[whatwg] Subsequent access to empty string URLs (Was: Base URL’s effect on an empty @src element)

Leif Halvard Silli xn--mlform-iua at xn--mlform-iua.no
Wed May 1 12:45:31 PDT 2013


Anne van Kesteren on Wed May 1 09:46:50 PDT 2013:
> On Wed, May 1, 2013 at 5:39 PM, Boris Zbarsky wrote:
>> Interesting.  Certainly at the point when Gecko implemented the current
>> behavior I recall it matching the spec…

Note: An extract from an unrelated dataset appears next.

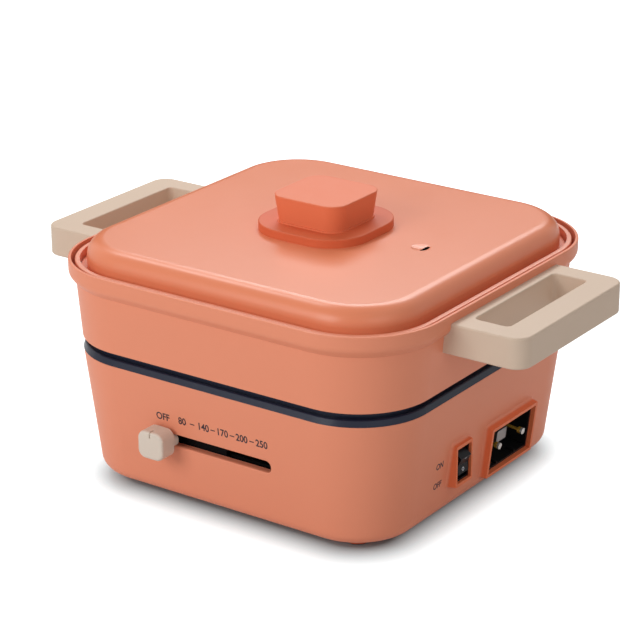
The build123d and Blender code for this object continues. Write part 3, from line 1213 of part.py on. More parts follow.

Thanks so much, Darin, Boris and Anne.

> Changed in: http://html5.org/r/4841
> 
> Context: 
> 
http://lists.w3.org/Archives/Public/public-whatwg-archive/2010Mar/thread.html#msg67

FOLLOW-UP on src="<empty>":

  If @src is empty (and there is no base url) a 'subsequent access' via 
a contextual menu, such as 'Show/Open image' or 'Save/Download image' 
has no effect in Firefox20, Opera12, IE10. Whereas Safari/Chrome do 
provide a contextual menu item for those features. (And the UA results 
are the same - except with regard to Firefox, also if there *is* a base 
URL.)

  Webkit/Blink seems inconsistent/buggy, right?

  A special detail is the last paragraph of section '2.5.3 Dynamic 
changes to base URLS'[1] which implies that a change to the base URL 
should (even when @src is empty, one must assume, not?) affect the @src 
URL so that a 'subsequent access' via context menu could be used to 
e.g. open the image resource set by the base URL. Is it meaningful? 

  By now, only Webkit/Blink let base URL affect the subsequent access.
  (And Firefox, but that's because of the bug.)


FOLLOW-UP w.r.t. cite="<empty>" and longdesc="<empty>":

   What if @cite or @longdesc are empty? Personally, I think it would 
be simplest to handle at least @longesc - but probably @cite too - the 
same way that @src is handled. The relevance to subsequent access to 
empty @src is that @longdesc and @cite tend, from users’ point of view, 
to be subsequently accessed (e.g. via context menu).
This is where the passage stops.